▶ **EXERCISE REQUIREMENTS**:
Starting at the line that contains "make_case()", reproduce each line exactly up to and including the line that contains "return Vector(low) /". Reproduce nothing else.

▶ **RECORDED DATA**:
----
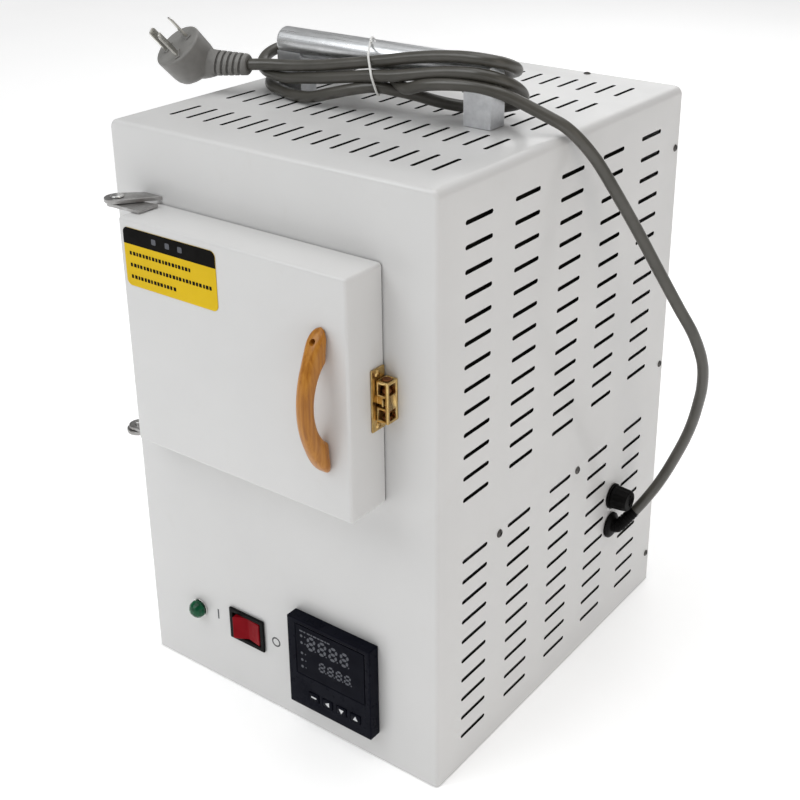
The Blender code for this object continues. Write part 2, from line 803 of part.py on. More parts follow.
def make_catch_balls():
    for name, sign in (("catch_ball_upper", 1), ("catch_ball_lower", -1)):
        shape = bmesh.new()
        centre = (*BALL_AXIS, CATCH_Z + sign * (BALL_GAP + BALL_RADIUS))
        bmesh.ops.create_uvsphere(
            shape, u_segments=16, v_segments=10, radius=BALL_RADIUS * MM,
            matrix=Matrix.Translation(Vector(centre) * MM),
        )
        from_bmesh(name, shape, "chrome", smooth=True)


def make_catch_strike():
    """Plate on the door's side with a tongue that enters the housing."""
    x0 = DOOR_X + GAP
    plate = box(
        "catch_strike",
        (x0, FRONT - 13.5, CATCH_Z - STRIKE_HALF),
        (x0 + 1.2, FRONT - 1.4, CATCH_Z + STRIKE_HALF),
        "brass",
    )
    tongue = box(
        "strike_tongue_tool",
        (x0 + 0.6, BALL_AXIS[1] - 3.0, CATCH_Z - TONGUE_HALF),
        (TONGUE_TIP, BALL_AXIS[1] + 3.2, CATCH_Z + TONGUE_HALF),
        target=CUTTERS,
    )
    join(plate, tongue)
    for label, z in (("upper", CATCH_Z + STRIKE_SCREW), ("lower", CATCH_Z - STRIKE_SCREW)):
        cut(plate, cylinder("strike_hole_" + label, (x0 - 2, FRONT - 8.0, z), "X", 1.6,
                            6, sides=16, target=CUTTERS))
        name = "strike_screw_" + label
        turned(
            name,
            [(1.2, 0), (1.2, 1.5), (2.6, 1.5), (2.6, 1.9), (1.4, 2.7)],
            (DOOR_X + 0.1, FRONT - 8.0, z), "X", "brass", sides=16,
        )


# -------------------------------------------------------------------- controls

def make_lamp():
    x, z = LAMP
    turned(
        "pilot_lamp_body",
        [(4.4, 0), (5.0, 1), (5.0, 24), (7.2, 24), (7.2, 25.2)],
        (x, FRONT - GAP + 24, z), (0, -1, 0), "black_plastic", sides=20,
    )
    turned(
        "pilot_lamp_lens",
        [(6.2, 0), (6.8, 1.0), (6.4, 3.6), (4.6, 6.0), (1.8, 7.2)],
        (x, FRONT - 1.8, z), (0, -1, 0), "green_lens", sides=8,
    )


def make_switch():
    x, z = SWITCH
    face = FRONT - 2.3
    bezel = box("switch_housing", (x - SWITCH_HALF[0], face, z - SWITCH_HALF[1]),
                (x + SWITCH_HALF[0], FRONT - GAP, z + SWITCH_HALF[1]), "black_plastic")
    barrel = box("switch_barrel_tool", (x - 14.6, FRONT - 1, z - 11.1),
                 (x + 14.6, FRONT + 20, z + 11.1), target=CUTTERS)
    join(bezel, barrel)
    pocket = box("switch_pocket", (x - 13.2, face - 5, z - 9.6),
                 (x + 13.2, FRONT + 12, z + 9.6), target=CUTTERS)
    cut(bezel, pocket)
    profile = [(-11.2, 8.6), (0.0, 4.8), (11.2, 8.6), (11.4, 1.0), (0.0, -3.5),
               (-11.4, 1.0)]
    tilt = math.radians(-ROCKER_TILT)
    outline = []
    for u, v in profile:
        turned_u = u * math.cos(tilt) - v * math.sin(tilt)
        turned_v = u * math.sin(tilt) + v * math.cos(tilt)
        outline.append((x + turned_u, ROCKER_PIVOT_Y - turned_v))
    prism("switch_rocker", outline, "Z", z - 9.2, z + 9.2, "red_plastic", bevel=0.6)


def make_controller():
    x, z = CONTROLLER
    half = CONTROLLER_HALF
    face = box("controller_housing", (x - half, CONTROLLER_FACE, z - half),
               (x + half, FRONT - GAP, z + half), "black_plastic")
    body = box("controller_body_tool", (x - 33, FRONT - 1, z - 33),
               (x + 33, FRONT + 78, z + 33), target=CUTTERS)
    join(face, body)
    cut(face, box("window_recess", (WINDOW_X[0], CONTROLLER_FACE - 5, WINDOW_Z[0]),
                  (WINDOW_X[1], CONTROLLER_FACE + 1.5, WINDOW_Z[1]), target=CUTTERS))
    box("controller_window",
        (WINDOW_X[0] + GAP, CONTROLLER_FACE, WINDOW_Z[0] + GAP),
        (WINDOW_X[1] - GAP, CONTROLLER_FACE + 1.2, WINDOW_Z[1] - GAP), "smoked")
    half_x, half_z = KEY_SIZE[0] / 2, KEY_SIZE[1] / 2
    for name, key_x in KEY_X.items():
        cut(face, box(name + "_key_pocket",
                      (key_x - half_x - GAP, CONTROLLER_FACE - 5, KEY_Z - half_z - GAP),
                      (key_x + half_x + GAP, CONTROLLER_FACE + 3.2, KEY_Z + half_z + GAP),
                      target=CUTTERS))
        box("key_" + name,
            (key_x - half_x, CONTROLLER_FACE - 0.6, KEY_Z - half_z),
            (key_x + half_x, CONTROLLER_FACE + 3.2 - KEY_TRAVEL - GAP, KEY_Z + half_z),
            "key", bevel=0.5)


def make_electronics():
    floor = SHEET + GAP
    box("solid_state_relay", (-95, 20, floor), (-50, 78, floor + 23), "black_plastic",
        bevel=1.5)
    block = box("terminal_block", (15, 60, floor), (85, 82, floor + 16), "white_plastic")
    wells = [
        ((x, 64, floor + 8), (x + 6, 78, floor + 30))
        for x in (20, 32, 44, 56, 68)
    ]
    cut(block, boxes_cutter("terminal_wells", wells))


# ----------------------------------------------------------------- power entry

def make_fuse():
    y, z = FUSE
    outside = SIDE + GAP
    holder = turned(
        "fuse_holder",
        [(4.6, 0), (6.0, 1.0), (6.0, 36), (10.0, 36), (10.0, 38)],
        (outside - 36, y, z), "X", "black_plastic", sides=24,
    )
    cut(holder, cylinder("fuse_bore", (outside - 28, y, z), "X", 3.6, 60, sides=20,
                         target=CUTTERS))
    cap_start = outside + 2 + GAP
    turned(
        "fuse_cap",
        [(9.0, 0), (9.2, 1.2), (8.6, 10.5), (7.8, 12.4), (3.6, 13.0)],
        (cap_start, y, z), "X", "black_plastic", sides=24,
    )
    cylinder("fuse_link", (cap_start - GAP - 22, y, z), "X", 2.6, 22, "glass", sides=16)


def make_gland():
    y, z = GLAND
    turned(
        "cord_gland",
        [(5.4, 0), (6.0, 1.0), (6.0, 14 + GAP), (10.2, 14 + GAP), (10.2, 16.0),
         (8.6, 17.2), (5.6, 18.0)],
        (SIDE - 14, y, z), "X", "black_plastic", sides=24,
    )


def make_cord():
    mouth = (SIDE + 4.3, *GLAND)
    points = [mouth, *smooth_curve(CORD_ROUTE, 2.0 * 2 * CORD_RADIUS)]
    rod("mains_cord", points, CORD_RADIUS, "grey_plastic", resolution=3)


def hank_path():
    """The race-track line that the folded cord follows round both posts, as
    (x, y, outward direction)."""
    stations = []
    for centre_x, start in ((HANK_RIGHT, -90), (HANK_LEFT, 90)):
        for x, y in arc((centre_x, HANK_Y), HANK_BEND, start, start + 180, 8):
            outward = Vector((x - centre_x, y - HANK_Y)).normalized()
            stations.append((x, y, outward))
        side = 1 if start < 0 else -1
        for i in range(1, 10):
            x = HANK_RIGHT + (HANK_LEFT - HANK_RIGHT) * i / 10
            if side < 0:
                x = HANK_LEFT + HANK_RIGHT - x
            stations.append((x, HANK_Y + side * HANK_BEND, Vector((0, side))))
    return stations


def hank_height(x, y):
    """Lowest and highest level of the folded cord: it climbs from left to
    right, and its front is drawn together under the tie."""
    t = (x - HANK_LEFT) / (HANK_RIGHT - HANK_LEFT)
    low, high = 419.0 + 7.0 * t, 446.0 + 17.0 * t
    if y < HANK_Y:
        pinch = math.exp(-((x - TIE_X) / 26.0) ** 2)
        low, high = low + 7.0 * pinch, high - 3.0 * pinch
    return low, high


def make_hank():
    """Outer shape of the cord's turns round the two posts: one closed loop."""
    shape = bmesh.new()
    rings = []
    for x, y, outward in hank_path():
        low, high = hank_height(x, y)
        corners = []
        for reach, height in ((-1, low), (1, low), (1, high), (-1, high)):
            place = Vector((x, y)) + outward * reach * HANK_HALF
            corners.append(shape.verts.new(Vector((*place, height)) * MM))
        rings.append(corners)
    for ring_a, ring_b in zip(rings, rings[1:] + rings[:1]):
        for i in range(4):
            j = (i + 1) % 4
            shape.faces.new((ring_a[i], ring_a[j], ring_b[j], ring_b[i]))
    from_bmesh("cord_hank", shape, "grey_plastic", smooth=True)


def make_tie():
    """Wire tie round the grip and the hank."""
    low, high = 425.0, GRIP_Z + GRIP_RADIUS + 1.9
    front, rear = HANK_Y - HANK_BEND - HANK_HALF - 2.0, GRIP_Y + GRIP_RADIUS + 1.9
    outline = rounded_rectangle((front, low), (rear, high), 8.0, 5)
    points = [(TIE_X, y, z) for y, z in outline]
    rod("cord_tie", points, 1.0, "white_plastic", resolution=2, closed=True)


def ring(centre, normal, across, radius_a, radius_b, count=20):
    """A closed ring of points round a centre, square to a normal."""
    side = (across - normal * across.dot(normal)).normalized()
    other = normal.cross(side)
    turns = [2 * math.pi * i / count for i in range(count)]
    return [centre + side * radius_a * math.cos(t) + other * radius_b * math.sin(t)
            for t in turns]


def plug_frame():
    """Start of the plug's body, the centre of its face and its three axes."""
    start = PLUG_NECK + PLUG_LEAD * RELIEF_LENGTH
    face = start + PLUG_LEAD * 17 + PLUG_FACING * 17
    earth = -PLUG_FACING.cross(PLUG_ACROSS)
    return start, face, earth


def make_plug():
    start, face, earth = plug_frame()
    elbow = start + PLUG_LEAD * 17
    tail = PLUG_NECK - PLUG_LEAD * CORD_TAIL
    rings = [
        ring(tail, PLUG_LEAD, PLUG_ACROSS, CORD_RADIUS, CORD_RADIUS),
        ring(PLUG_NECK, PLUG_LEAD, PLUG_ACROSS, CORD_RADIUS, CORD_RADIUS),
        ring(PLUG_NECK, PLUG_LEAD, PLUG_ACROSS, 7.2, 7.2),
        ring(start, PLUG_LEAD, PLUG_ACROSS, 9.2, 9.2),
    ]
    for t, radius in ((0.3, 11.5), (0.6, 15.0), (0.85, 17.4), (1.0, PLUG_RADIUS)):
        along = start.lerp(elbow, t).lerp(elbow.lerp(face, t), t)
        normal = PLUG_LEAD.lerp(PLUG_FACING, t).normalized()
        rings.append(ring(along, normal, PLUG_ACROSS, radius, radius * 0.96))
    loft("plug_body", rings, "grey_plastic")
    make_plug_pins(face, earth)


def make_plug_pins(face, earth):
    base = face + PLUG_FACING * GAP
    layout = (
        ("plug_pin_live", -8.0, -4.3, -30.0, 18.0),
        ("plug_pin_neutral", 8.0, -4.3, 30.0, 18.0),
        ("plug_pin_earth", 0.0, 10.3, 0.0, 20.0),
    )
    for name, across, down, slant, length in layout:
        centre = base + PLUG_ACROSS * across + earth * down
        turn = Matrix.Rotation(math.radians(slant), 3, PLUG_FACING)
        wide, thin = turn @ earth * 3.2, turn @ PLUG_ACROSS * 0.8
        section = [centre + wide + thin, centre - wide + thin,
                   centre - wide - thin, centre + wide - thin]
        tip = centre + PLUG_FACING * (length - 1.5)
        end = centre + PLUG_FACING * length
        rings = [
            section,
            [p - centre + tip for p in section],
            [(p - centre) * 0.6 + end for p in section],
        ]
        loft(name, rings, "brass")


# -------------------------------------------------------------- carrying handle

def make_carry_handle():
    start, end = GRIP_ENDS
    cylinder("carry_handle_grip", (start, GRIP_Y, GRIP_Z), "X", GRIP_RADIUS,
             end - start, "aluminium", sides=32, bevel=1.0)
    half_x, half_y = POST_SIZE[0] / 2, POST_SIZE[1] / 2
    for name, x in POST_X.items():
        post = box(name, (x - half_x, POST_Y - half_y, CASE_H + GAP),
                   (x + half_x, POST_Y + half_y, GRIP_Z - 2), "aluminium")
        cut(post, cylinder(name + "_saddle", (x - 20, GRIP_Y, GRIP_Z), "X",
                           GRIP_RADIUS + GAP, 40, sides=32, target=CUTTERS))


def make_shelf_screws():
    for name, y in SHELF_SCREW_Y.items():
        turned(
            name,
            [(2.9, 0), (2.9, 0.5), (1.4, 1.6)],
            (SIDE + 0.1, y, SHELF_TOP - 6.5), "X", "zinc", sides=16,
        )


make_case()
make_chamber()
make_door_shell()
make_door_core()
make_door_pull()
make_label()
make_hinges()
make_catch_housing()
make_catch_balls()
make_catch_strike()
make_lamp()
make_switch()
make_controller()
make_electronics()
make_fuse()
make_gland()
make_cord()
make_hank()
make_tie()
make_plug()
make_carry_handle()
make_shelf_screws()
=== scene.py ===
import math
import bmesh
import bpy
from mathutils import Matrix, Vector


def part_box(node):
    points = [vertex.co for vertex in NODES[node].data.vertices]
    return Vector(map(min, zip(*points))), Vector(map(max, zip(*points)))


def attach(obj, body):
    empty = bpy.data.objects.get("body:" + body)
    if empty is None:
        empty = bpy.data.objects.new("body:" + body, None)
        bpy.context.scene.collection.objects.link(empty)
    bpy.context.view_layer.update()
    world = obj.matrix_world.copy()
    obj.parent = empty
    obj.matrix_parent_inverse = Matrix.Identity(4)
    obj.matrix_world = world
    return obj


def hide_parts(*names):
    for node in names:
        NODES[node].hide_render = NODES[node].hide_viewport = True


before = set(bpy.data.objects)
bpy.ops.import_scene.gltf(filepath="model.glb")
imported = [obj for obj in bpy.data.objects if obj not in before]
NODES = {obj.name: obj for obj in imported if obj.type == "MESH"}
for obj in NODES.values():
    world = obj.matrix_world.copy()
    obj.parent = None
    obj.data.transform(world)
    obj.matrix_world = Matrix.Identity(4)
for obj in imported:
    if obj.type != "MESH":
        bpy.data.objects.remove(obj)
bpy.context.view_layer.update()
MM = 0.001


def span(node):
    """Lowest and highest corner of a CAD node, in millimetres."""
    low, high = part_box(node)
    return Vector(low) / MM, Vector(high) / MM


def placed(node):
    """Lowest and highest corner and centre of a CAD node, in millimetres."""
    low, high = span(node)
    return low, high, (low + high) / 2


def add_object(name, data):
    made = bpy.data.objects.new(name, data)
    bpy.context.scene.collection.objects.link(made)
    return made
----
▶ **ANSWER**:
make_case()
make_chamber()
make_door_shell()
make_door_core()
make_door_pull()
make_label()
make_hinges()
make_catch_housing()
make_catch_balls()
make_catch_strike()
make_lamp()
make_switch()
make_controller()
make_electronics()
make_fuse()
make_gland()
make_cord()
make_hank()
make_tie()
make_plug()
make_carry_handle()
make_shelf_screws()
=== scene.py ===
import math
import bmesh
import bpy
from mathutils import Matrix, Vector


def part_box(node):
    points = [vertex.co for vertex in NODES[node].data.vertices]
    return Vector(map(min, zip(*points))), Vector(map(max, zip(*points)))


def attach(obj, body):
    empty = bpy.data.objects.get("body:" + body)
    if empty is None:
        empty = bpy.data.objects.new("body:" + body, None)
        bpy.context.scene.collection.objects.link(empty)
    bpy.context.view_layer.update()
    world = obj.matrix_world.copy()
    obj.parent = empty
    obj.matrix_parent_inverse = Matrix.Identity(4)
    obj.matrix_world = world
    return obj


def hide_parts(*names):
    for node in names:
        NODES[node].hide_render = NODES[node].hide_viewport = True


before = set(bpy.data.objects)
bpy.ops.import_scene.gltf(filepath="model.glb")
imported = [obj for obj in bpy.data.objects if obj not in before]
NODES = {obj.name: obj for obj in imported if obj.type == "MESH"}
for obj in NODES.values():
    world = obj.matrix_world.copy()
    obj.parent = None
    obj.data.transform(world)
    obj.matrix_world = Matrix.Identity(4)
for obj in imported:
    if obj.type != "MESH":
        bpy.data.objects.remove(obj)
bpy.context.view_layer.update()
MM = 0.001


def span(node):
    """Lowest and highest corner of a CAD node, in millimetres."""
    low, high = part_box(node)
    return Vector(low) / MM, Vector(high) / MM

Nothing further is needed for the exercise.